THE possibility that a future sovereign financial crisis may threaten the stability of the international financial system cannot be ruled out, and current mechanisms to anticipate, avoid and resolve crises have limitations, according to the US General Accounting Office (GAO).

The independent investigative agency of the US Congress arrived at this conclusion in its latest report submitted to the US House Committee on Banking and Financial Services following the outbreak of the financial crises in Southeast Asia. The full report was re-published in the US Information Service Wireless File on July 15.

GAO said although some factors may have lessened the likelihood of such a systemic crisis, such as a recent decrease in potentially volatile portfolio investments in emerging market countries, other factors may have raised the likelihood of such a crisis, including continuing large funds flows into these countries, which may amplify the magnitude of individual crises.

One limitation of mechanisms used to anticipate sovereign financial crises is that countries do not always supply the necessary information for market participants to assess accurately investment risks, the GOA said. Resolving crises can be impeded by, for instance, investors' actions that may deepen the crisis if they quickly remove their funds from a country in crisis, and by IMF and creditor countries' governments having difficulty deciding whether to intervene to help resolve the crisis, it added.

GAO said although the effects of a sovereign financial crisis may be limited to the debtor country and its creditors, some of these crises, such as Mexico's 1994-95 crisis, have affected other countries financial and economic situations. This has occurred through a ''contagion effect", when in response to a crisis in one country, investors removed their funds from other countries.

GAO identified some past crises, which have posed a systemic risk to the international financial system. It said: ''Systemic risk is the risk that a financial disturbance, which triggers substantial unanticipated changes in the prices of financial assets, may seriously harm the financial position of large financial firms, which in turn, could threaten to disrupt the global payments system and the capacity of the international financial system to efficiently allocate capital."

The GAO raised the concern that intervention may create or increase ''moral hazard". It said, ''Moral hazard occurs when investors or debtor countries alter their financial decisions on the basis of a belief that the official sector will supply financial assistance to them in a crisis."

The recent financial turbulence in Southeast Asia, which began in Thailand before spreading to neighbouring countries, has raised the profile of greater risks in the global financial markets, which attract growing concern of government leaders and international organisations.

Addressing the Institute for International Economics recently, Summers said: ''The main concern ... is systemic risks the possibility that the failure of a major financial firm, or a disruption in one financial market or country, could have contagion effects on other firms and markets, with serious adverse economic consequences.

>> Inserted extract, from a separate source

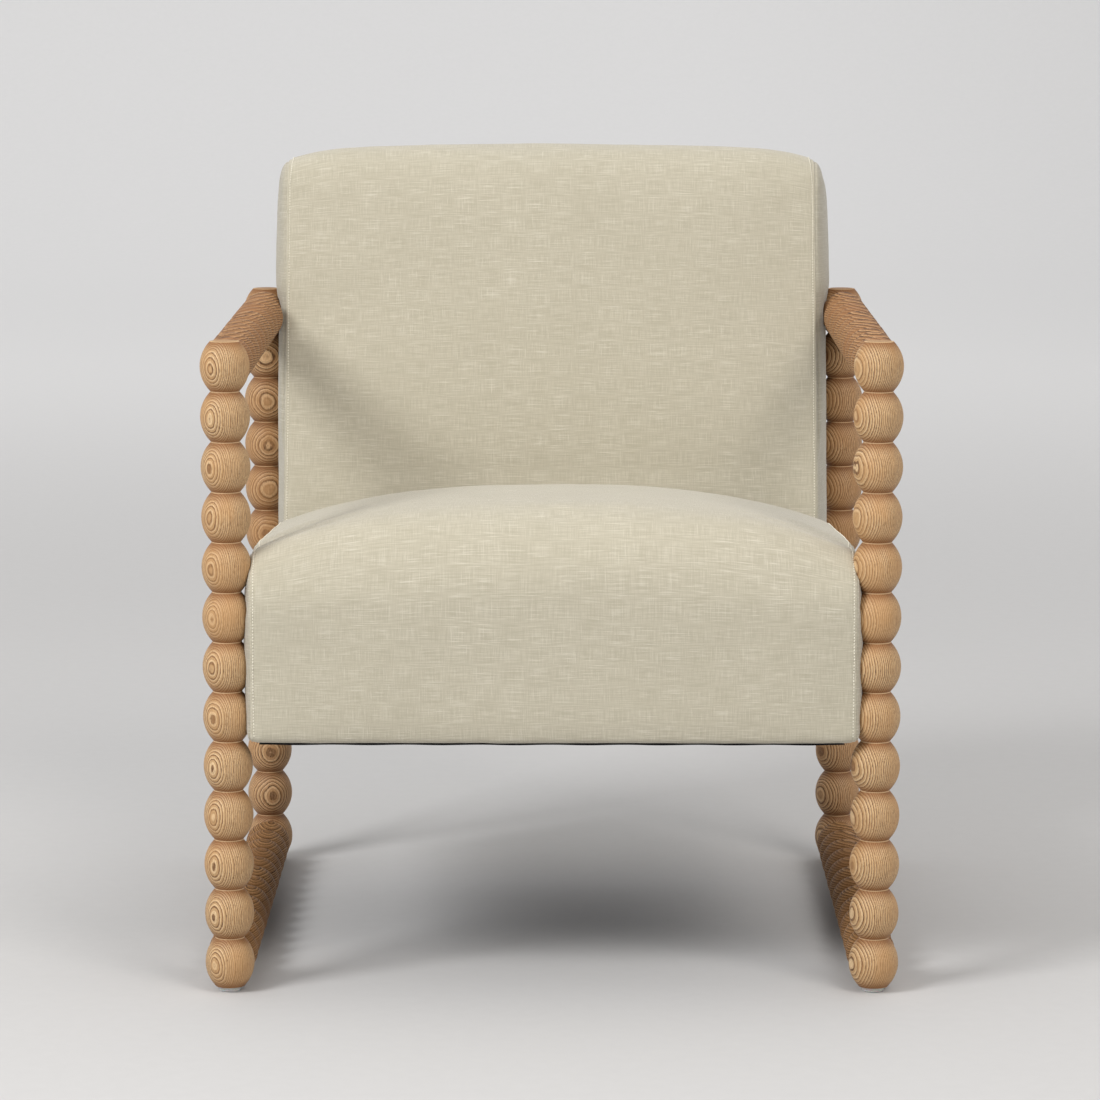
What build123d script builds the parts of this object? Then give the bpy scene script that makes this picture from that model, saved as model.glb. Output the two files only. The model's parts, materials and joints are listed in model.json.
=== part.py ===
from build123d import *
import math
import os

# Upholstered armchair between two square side frames of bead-turned wood. Millimetres.
# The chair is laid out with Y measured rearwards from the front posts' axes and Z up from the
# floor. Each piece is shifted at export, so that the origin is under the middle of the chair.

# ---- Driving dimensions: side frames ----
PITCH = 50.0  # length of one turned bead, neck to neck
BEAD_R = 24.8  # largest radius of a bead
NECK_R = 14.0  # radius at the sharp neck between two beads
POST_BEADS = 13  # beads in a post, corner beads included
RAIL_BEADS = 12  # beads in an arm rail or base rail
POST_X = 323.0  # side frame's plane, either side of the middle
FRAME_DEPTH = 650.0  # front post axis to rear post axis
GLIDE_H = 5.0  # floor glide under each corner bead
GLIDE_R = 11.0
NAIL_R = 1.2
NAIL_TIP = 21.0  # nail point above the floor
NAIL_HEAD_R = 3.2
SOCKET_DEPTH = 6.0  # how far a rail's end neck is let into a corner bead
SOCKET_FIT = 0.1  # radial clearance of that end
DOWEL_R = 6.0
DOWEL_LENGTH = 46.0
DOWEL_IN_POST = 22.0
GLUE_GAP = 0.05  # radial room for glue round a dowel
GLIDE_EDGE = (2.0, 1.5)  # bevel round a glide's foot, across and up
NAIL_HEAD_Z = (0.6, 2.0)  # underside and top of a nail's head
NAIL_RECESS_H = 2.0
NAIL_POINT = 3.0  # length of the nail's taper
BOLT_ROOM = 4.0  # bolt hole beyond its insert

# ---- Driving dimensions: upholstered body ----
BODY_HALF = 297.6  # half width between the side frames, clear of the beads
COVER_T = 1.6
SIDE_PAD = 4.2  # padding between a side rail and the cover
SEAT_FRONT = -27.0  # seat's front face, ahead of the front post axis
SEAT_BOTTOM = 255.0  # height of the seat's front bottom edge
SEAT_THICK = 196.0  # seat slab at its sides
SEAT_CROWN = 42.0  # extra height in the middle of the seat
SEAT_PITCH = 4.5  # degrees that the seat falls rearwards
SEAT_NOSE_R = 60.0  # round-over of the seat's front top edge
BACK_Y = 505.0  # a point on the back's front face
BACK_Z = 408.0
BACK_RAKE = 15.0  # degrees that the back leans rearwards
BACK_THICK = 125.0
BACK_TOP = 423.0  # back's top edge at its sides, up the slab from that point
BACK_CROWN = 9.0  # extra height in the middle of the back's top edge
BACK_CORNER_R = 25.0  # top corners, seen from the front
BACK_NOSE_R = 38.0  # front top edge
BACK_TAIL_R = 30.0  # rear top edge
BODY_GAP = 0.4  # between the seat cushion and the back
OPENING = (-5.0, 8.0)  # where the seat's filling passes into the back cover, through its thickness

# ---- Driving dimensions: frames inside ----
BOARD = 22.0  # thickness of the hardwood rails and stiles
SEAT_RAIL_LOW = 3.0  # rails' lower edge above the seat's underside
SEAT_RAIL_TOP = 98.0
FRONT_PAD = 12.0
DECK_LOW = 106.0  # deck pad over the springs
DECK_TOP = 109.0
NOTCH_LONG = 46.0  # clearance for the bolt heads at the front rail's upper ends
NOTCH_LOW = 50.0
BACK_FOAM = 57.0
WEB_T = 1.5
BACK_PANEL = 3.0
STILE_TOP = 394.0
TOP_RAIL_H = 70.0
TACK_RAIL_LOW = 5.0
TACK_RAIL_H = 60.0
DUST_T = 1.0
DUST_GAP = 0.2  # below the body
DUST_MARGIN = 4.0  # ahead of the dust cover, behind the seat's front edge
DUST_REAR_MARGIN = 5.0
PAD_GAP = 0.1  # between padding and its neighbours
FACE_GAP = 0.2  # between padding and the cover's face
PAD_LOW = 1.5  # padding's lower edge above the underside
STRAP_V = (75.0, 140.0, 205.0, 270.0)  # lower edges of the webbing straps, up the back
STRAP_W = 50.0
STRAP_MARGIN = 3.0
PANEL_DROP = 14.0  # closing board's top edge below the stiles' top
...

''This is important because the consequences of financial crises are not just economic, but can affect political stability and the conditions necessary for maintaining a democratic society."

Summers said over US$250 billion (Bt7.5 trillion) in private capital flowed to emerging markets in 1996, compared to $25 billion in 1986. In just the last two years, he said, 31 countries have tapped global financial markets for the first time.

''This new financial environment is not without its risks," he said. ''It's a bit like the impact of an interstate highway system people get places faster and new opportunities are created, but accidents can be much worse."

Stanley Fischer, deputy managing director of the International Monetary Fund, yesterday urged Thailand to take the necessary steps to avert the pressure on its financial markets by introducing a clear, complete package of measures to stem the financial crisis and undertake spending reforms.

He played down the crisis in Asia as ''more contagion than we expected but nothing like (the Mexican peso crisis in) 1995."

The GAO recommended that the G-7 countries should anticipate and avoid future sovereign financial crises and resolve these crises when they threaten the international financial system.

The GAO further suggested that the IMF establish voluntary standards that countries may use when disclosing economic and financial data to the public; and expansion of the general arrangements to borrow, which are lines of credit that IMF maintains with the Group of Ten Countries (G-10); and an expedited IMF decision-making procedure to extend financing in exceptional circumstances to member countries.

However, the G-7 has recently proposed an expansion lines of credit for the IMF, called the New Arrangements to Borrow, which would more than double the number of participating countries and increase the total funds potentially available from $23.8 billion to about $47.6 billion.